Unlike espresso, Turkish coffee is drunk slowly; the drinker sips so as not to disturb the settling grounds in the bottom of the cup. It is usually served with a glass of cold water to cleanse the palate to make way for the delightful taste. A cube of Turkish delight might rest on the saucer as well. Though all the coffee in the pot is poured into the cups, not all of the mixture is drunk: the grounds remain at the bottom.
A Fortune in Coffee
Tasseography, or fal in Turkish, is the fine art of telling one’s fortune from a cup—in this case, a coffee cup. With Turkish coffee, the grounds are what tell the story. To find your fortune you must put the saucer over the cup, give it a few gentle whirls, and then deftly flip it over and let it cool. Your host will then lift the cup to read the patterns left behind.

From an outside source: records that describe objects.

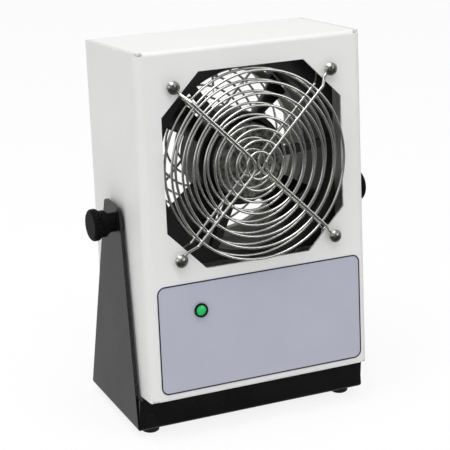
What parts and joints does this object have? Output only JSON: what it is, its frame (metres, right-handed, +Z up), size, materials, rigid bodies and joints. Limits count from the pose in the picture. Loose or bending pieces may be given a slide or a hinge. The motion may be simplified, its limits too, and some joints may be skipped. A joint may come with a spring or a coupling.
{
  "type": "ionizing blower",
  "caption": "Bench ionizing blower: a fan behind wire guards in a white sheet-metal housing that tilts in a black U-shaped stand between two clamp knobs.",
  "frame": {"origin": "On the bench surface under the rubber feet, at the middle of the whole blower's width and depth", "axes": "+X to the right seen from the front, +Y from the front (air outlet) to the back (air inlet), +Z up"},
  "size_m": [0.1878, 0.1074, 0.2406],
  "materials": {
    "stand_paint": "gloss black powder coat",
    "rubber": "matte black rubber",
    "white_paint": "satin white powder coat",
    "zinc": "zinc-plated steel",
    "brass": "bare brass",
    "label": "printed lavender-grey polycarbonate film",
    "black_plastic": "black moulded plastic",
    "gloss_black": "glossy black moulded plastic",
    "green_lens": "translucent green lens",
    "chrome_wire": "bright nickel-plated wire",
    "fan_black": "black painted die casting",
    "bare_plate": "plain satin aluminium disc",
    "copper_winding": "enamelled copper windings on laminations",
    "steel": "ground steel",
    "white_plastic": "white insulating plastic",
    "board_green": "green circuit board",
    "board_parts": "dark component bodies",
    "glass_fuse": "glass fuse tube",
    "green_plastic": "green moulded plastic"
  },
  "bodies": {
    "stand": {"stand_bracket": "stand_paint", "stand_feet": "rubber", "left_pivot_washer": "black_plastic", "right_pivot_washer": "black_plastic"},
    "housing": {"front_shell": "white_paint", "rear_panel": "white_paint", "rear_panel_screws": "zinc", "pivot_inserts": "brass", "front_label": "label", "lamp_bezel": "gloss_black", "lamp_lens": "green_lens", "front_guard": "chrome_wire", "inner_guard": "chrome_wire", "rear_guard": "chrome_wire", "fan_screws": "chrome_wire", "fan_spacers": "zinc", "fan_nuts": "zinc", "rear_guard_screws": "chrome_wire", "rear_guard_nuts": "zinc", "fan_frame": "fan_black", "fan_hub_plate": "bare_plate", "fan_stator": "copper_winding", "fan_bearings": "steel", "emitter_ring": "white_plastic", "emitter_needles": "steel", "high_voltage_module": "black_plastic", "control_board": "board_green", "board_standoffs": "brass", "board_parts": "board_parts", "inlet_body": "black_plastic", "inlet_pins": "zinc", "inlet_screws": "zinc", "switch_frame": "black_plastic", "speed_control": "zinc", "speed_nut": "zinc", "ground_jack": "green_plastic", "ground_nut": "zinc"},
    "fan_rotor": {"fan_rotor": "black_plastic", "rotor_shaft": "steel"},
    "fuse_drawer": {"fuse_drawer": "black_plastic", "fuse": "glass_fuse"},
    "power_switch": {"switch_rocker": "gloss_black"},
    "speed_knob": {"speed_shaft": "steel", "speed_knob": "black_plastic"},
    "left_clamp_knob": {"left_knob": "gloss_black", "left_stud": "zinc"},
    "right_clamp_knob": {"right_knob": "gloss_black", "right_stud": "zinc"}
  },
  "joints": [
    {"name": "housing_tilt", "type": "hinge", "parent": "stand", "child": "housing", "pos_m": [0, -0.00217, 0.13], "axis": [-1, 0, 0], "range_deg": [-1, 25]},
    {"name": "fan_spin", "type": "hinge", "parent": "housing", "child": "fan_rotor", "pos_m": [0, 0.00174, 0.16277], "axis": [0, 0.993, -0.1184], "continuous": true},
    {"name": "left_clamp_turn", "type": "hinge", "parent": "housing", "child": "left_clamp_knob", "pos_m": [-0.075, -0.00217, 0.13], "axis": [-1, 0, 0], "range_deg": [0, 360]},
    {"name": "right_clamp_turn", "type": "hinge", "parent": "housing", "child": "right_clamp_knob", "pos_m": [0.075, -0.00217, 0.13], "axis": [1, 0, 0], "range_deg": [0, 360]},
    {"name": "fuse_drawer_slide", "type": "slide", "parent": "housing", "child": "fuse_drawer", "axis": [0, 0.993, -0.1184], "range_m": [0, 0.014]},
    {"name": "power_switch_rock", "type": "hinge", "parent": "housing", "child": "power_switch", "pos_m": [0.003, 0.02643, 0.05307], "axis": [-1, 0, 0], "range_deg": [0, 16]},
    {"name": "speed_knob_turn", "type": "hinge", "parent": "housing", "child": "speed_knob", "pos_m": [-0.027, 0.02792, 0.0529], "axis": [0, 0.993, -0.1184], "range_deg": [0, 280]}
  ]
}
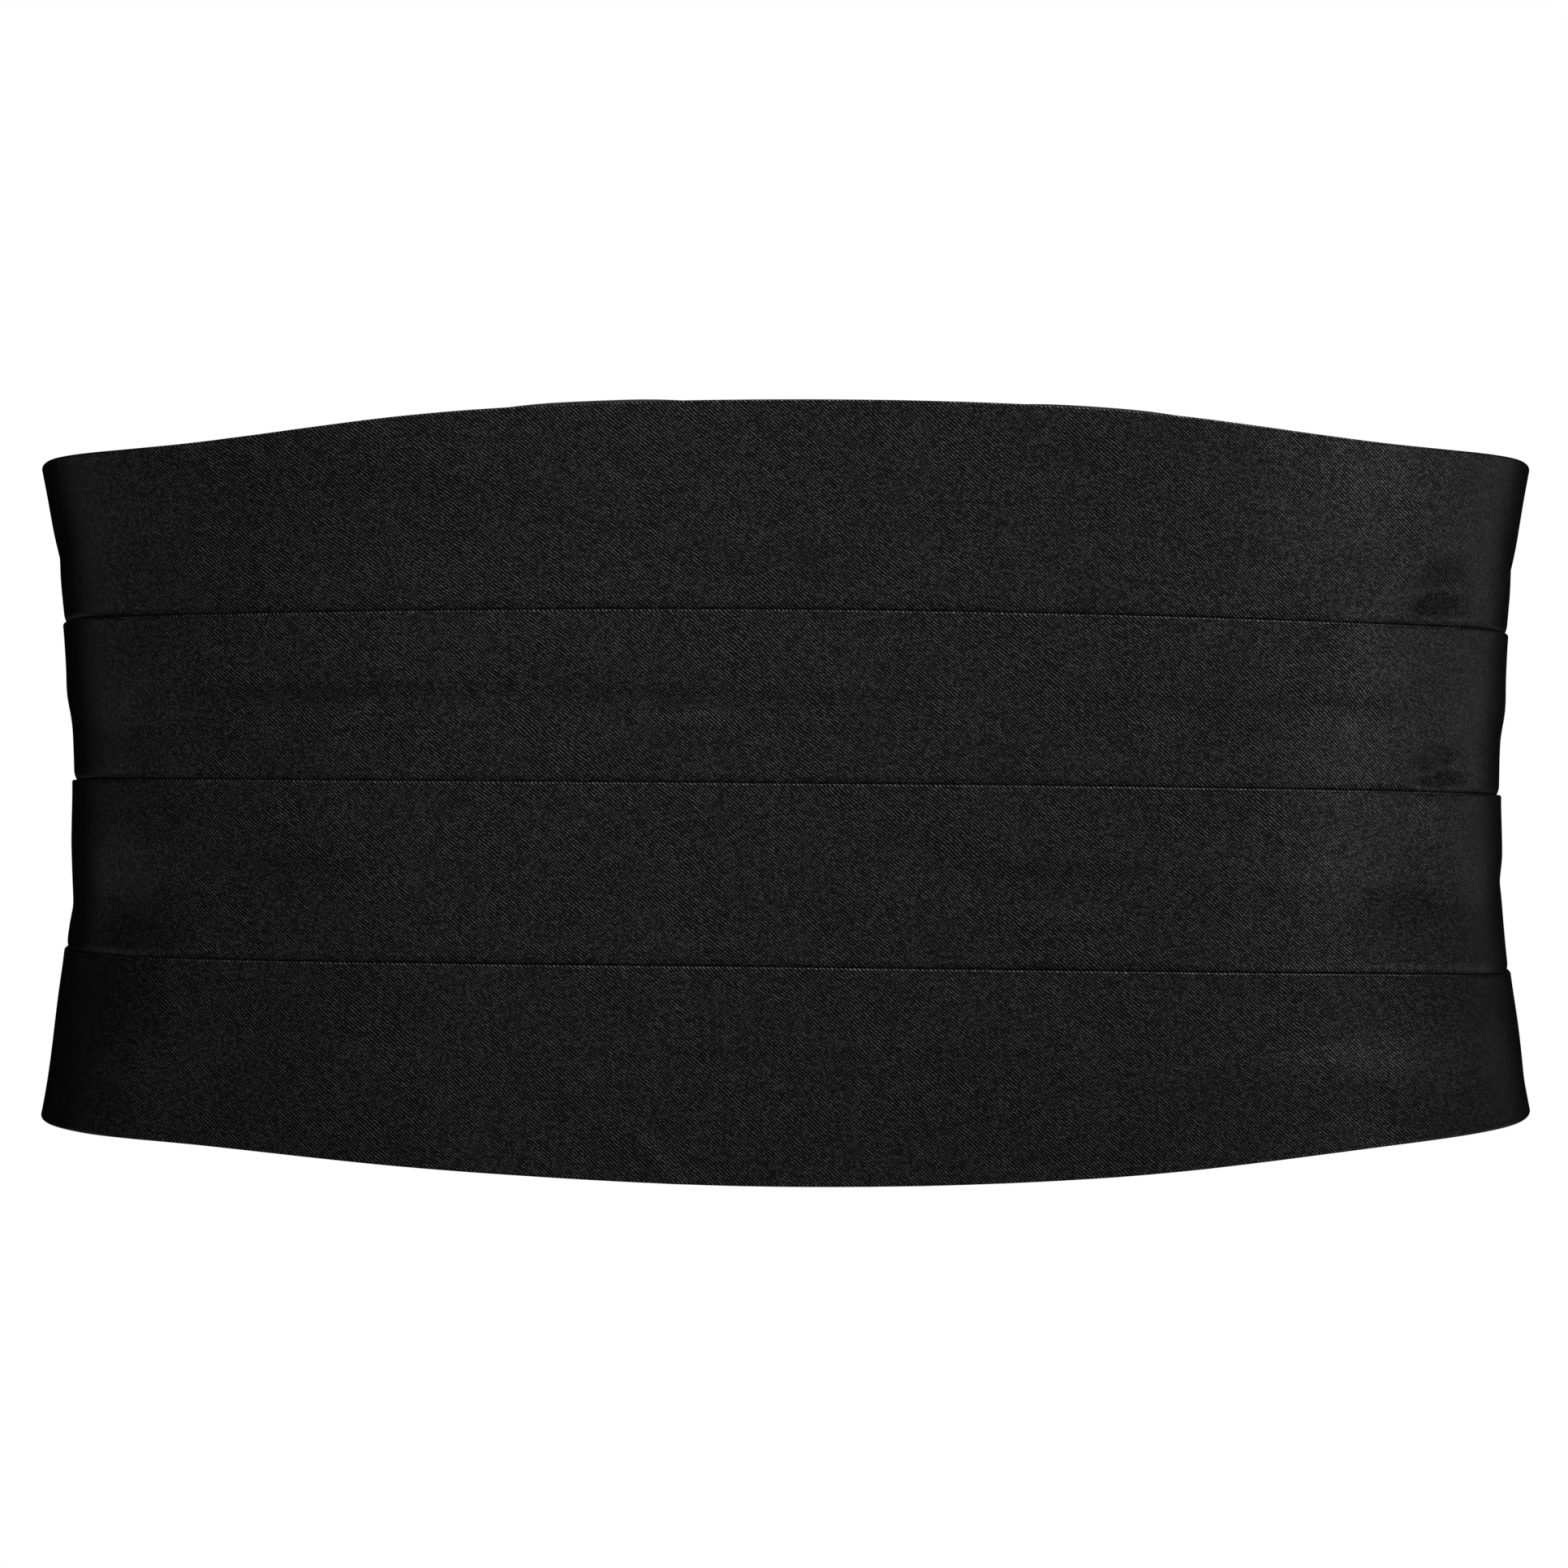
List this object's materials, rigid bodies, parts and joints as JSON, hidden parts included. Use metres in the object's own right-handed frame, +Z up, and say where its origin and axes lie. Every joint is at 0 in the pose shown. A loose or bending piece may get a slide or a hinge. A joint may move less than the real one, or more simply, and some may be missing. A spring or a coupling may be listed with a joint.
{
  "type": "cummerbund",
  "caption": "Black satin waist sash with horizontal pleats that open upwards, worn round the waist and hooked together at the back.",
  "frame": {"origin": "middle of the waist that the band is worn on, at its narrowest height", "axes": "+X towards the wearer's left, -Y the way the wearer faces, +Z up the body"},
  "size_m": [0.277, 0.1926, 0.1402],
  "materials": {
    "satin": "black satin with a soft sheen along its threads",
    "backing_cloth": "matt black lining cloth on a stiff interlining",
    "strap_cloth": "black ribbed webbing",
    "steel": "dark nickel plate, softly polished"
  },
  "bodies": {
    "root": {"backing": "backing_cloth", "pleat_1": "satin", "pleat_2": "satin", "pleat_3": "satin", "pleat_4": "satin", "end_band_left": "satin", "end_band_right": "satin", "strap_left": "strap_cloth", "strap_right": "strap_cloth", "hook": "steel", "eye": "steel"}
  },
  "joints": []
}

As the grounds are nearly black and the porcelain cups almost always white, the shapes and patterns are clear; their meaning, however, is not. The trick is looking for the good omens in the white spaces, and the bad news in the grounds themselves. A good reader will see many things, from people and animals to symbols and inanimate objects. By combining these images, the fortuneteller weaves the story of your days to come. If the cup drips, it means tears. Whether those are tears of joy or sadness can only be determined by the person reading the cup.
I spent a year living in Turkey and often my friend Iffet would invite me to dinner and serve coffee at the end of the meal. Iffet, like many Turks I have known, could spend ten minutes narrating from my coffee cup. “In your future I see a tall thin woman—you see there?—and these are five long journeys. And an elephant.” I’m not sure if that was a good thing or not. I can’t always see the elephants or the thin women in my future; the only thing I ever see is coffee. And even I could have predicted that.